4 to 6: Get update on bombing of leftist guerrillas in Colombian mountains. Scan reports of government human rights abuses and paramilitary atrocities. The price of freedom is high, I've found, but must eradicate coca and communists.
6:15: Realize it's getting personal with France. Parlez vous bombez?
Though it's not talked about much, Graham's predilection for military action is apparent, especially in Colombia, a brewing disaster that has been all but forgotten in the hoopla over Hussein. Leftist guerrillas under the banner of the Revolutionary Armed Forces of Colombia (known by its Spanish acronym FARC) are taking over the countryside and blowing up things as they fight for land reform and redistribution of wealth. Right-wing paramilitaries are trying to kill the leftists and have committed various atrocities against innocent civilians in the process. The paramilitary groups have strong ties to the Colombian military, which itself is monumentally corrupt and guilty of human rights abuses. Cocaine money helps to fuel the whole horror show.
In recent years, the United States has stepped knee-deep into this quagmire. Much of the $2.2 billion given to Colombia during the past three years has gone to a coca plant eradication program that is poisoning the countryside, killing legal crops, and making peasants sick. It's not working: Colombia is producing as much cocaine as ever. But that hasn't caused Bush (or Clinton before him) to stop the practice. Instead, our involvement is escalating. Two weeks ago, 60 U.S. Special Forces were sent there to guard an oil pipeline and train the Colombian military -- the result an additional $100 million in spending approved by Congress.
So Iraq isn't the only war for oil in the works. Military advisers from the U.S. Southern Command are on the ground, along with hundreds of U.S. soldiers, civilian contractors, and loads of military equipment, including several Black Hawk helicopters. The policy is shifting from killing coca to fighting the leftists.

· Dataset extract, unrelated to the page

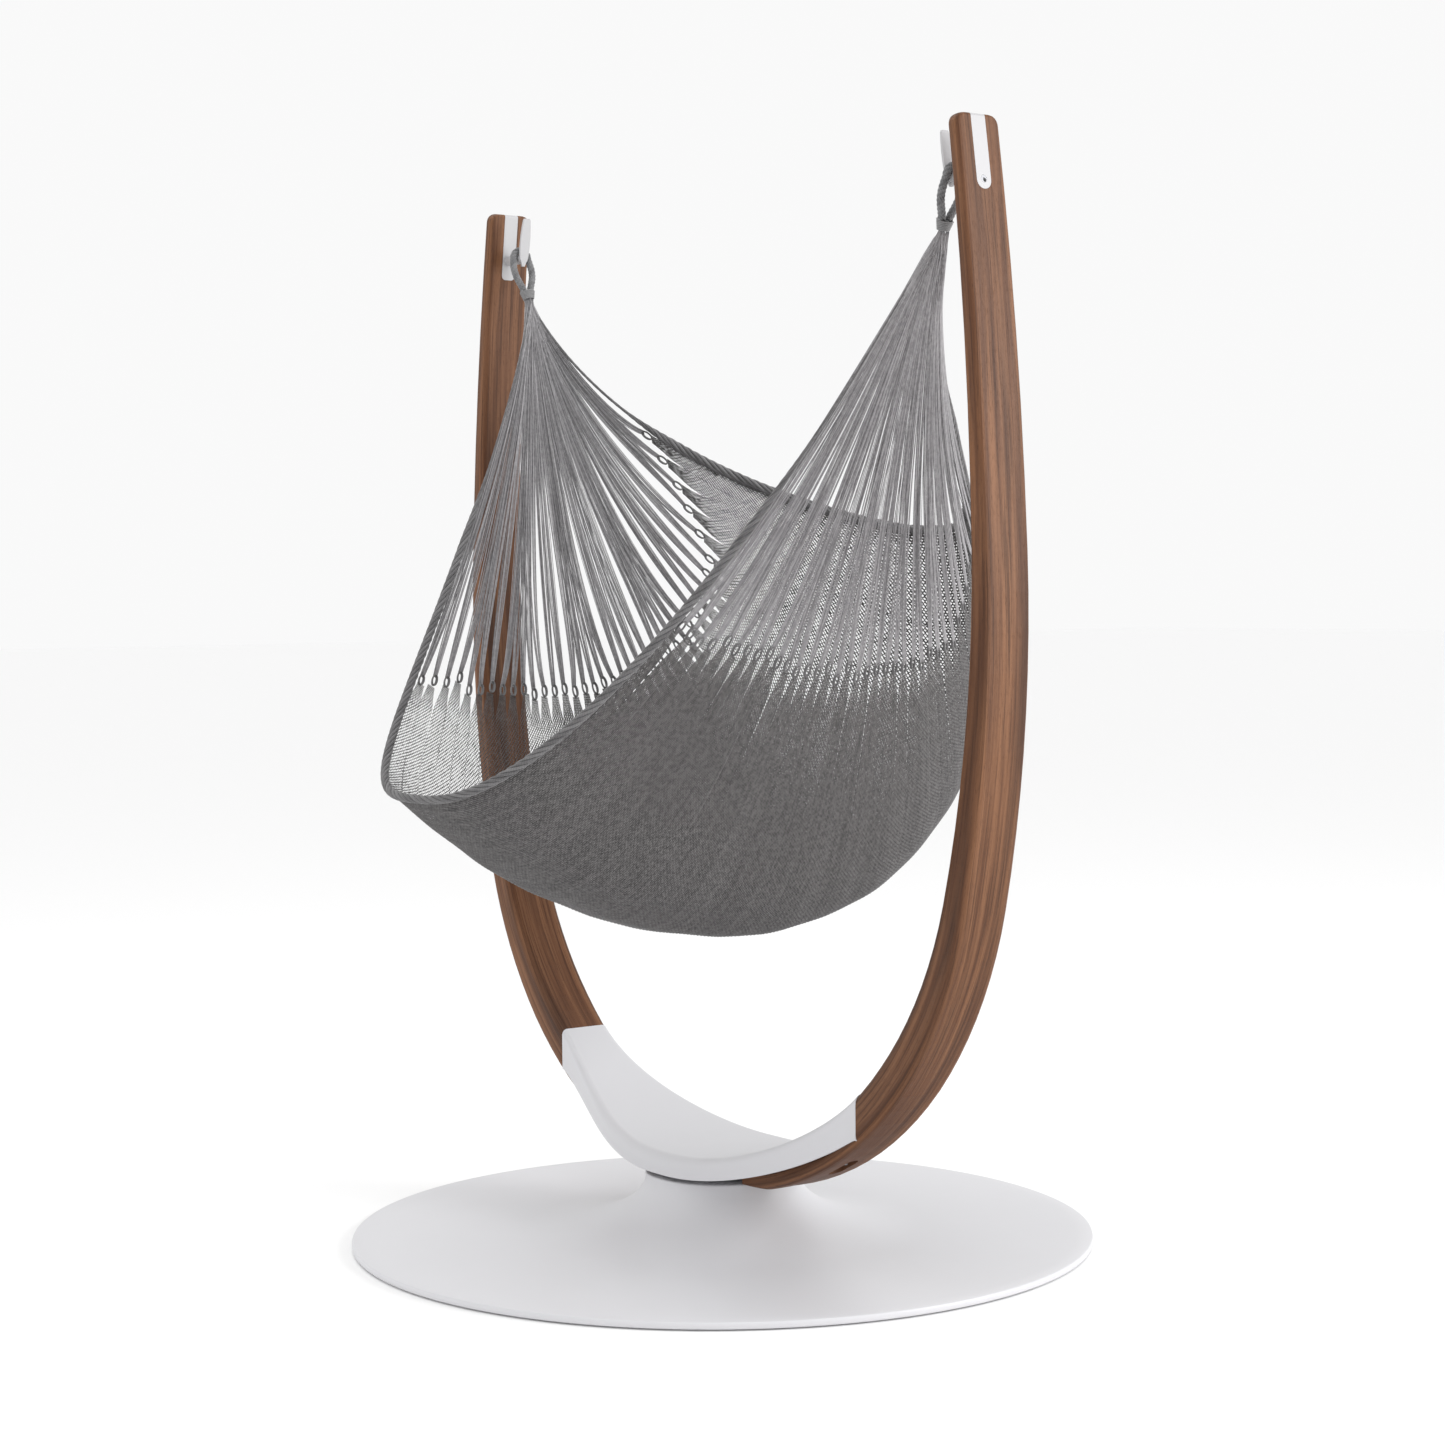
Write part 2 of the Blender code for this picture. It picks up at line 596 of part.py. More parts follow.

Some Democrats in Congress have tried to thwart the Bush administration's efforts. In October 2001, they struck $160 million from the Colombian package. Only one senator made a motion to put the money back in the aid package, and he wasn't a Republican. It was Bob Graham.
Graham's October 24, 2001, motion failed by a vote of 72-27. "This is our current battle against terrorism," Graham lamented the next day at a National Press Club luncheon, adding that Colombia is "where the terrorist war has been raging, and now we are saying at the very time that rhetorically, we are going to war against global terrorists, that in the area where we are at greatest immediate threat, we are in retreat."

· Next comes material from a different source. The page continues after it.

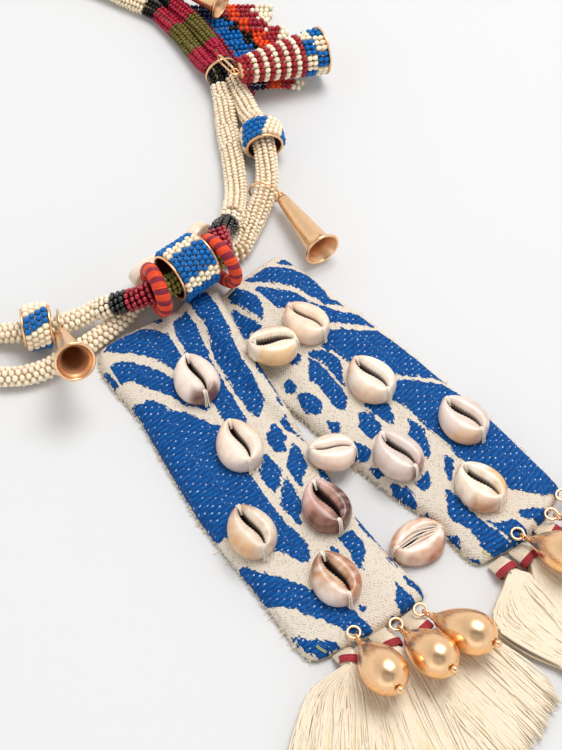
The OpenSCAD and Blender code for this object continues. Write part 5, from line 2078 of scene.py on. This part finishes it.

The passage not only highlights Graham's sometimes less-than-inspired linguistic style but also shows just how determined he is to send us to war in Colombia. "Graham is one of the biggest hawks for the Colombian military in the entire Congress," says Adam Isacson, a senior associate for the Center for International Policy in Washington, D.C. "He regularly compares FARC and al Qaeda to push for more military action in Colombia. I believe he is the only member of Congress to make that comparison so nakedly."
During the past year, Graham has supported sending more military aid to Colombia and sponsored legislation to lessen trade restrictions and make way for American corporations to employ (read: exploit) workers there. When the late Minnesota Democrat Paul Wellstone tried to divert some of the millions of dollars going to the herbicide project into drug rehabilitation efforts here in the United States, Graham voted against it. The senator has also opposed measures to make the military aid contingent upon Colombia improving its abysmal human rights record, which has been documented ad infinitum by groups like Human Rights Watch and Amnesty International.
Why is Graham backing such a horrible policy and terrible waste of taxpayer money? I think he's partly just pandering to wealthy Colombian exiles in South Florida, along with the politically dominant right-wing Cuban community in Miami. It makes for good political capital. And he's long backed Republican-led foreign policy disasters, including those in El Salvador and Nicaragua, not to mention Reagan's economically disastrous missile defense system and the 20-year-old drug war.
Although he has talked a good game against attacking Iraq, Graham's ideology regarding the Arab world is just as super-hawkish as his South American strategy. He has continued to rally support for preemptive strikes on camps in Syria and Iran. "Against those international terrorists such as Hizballah and Hamas, we need to be launching attacks on their headquarters and their training camps," Graham said in November on CNN's Late Edition.
Smart, Bob. Let's begin preemptive strikes against those groups that oppose Israel's occupation of Palestinian lands. Let's ruin any chance of even pretending to be an honest broker in a future peace process. And let's distract ourselves from the just fight against al Qaeda and further inflame the entire region for no good reason. Yes, Hizballah has struck U.S. targets overseas, but that was in the 1980s. Unless one of those groups actually attacks the United States or its citizens now, or we have reliable evidence that such an attack is being planned, we should try to solve the problem in the Middle East peacefully.
I hope Graham mentions that truth in his journal, along with this brief entry: "Decide not to run for president. Can't win."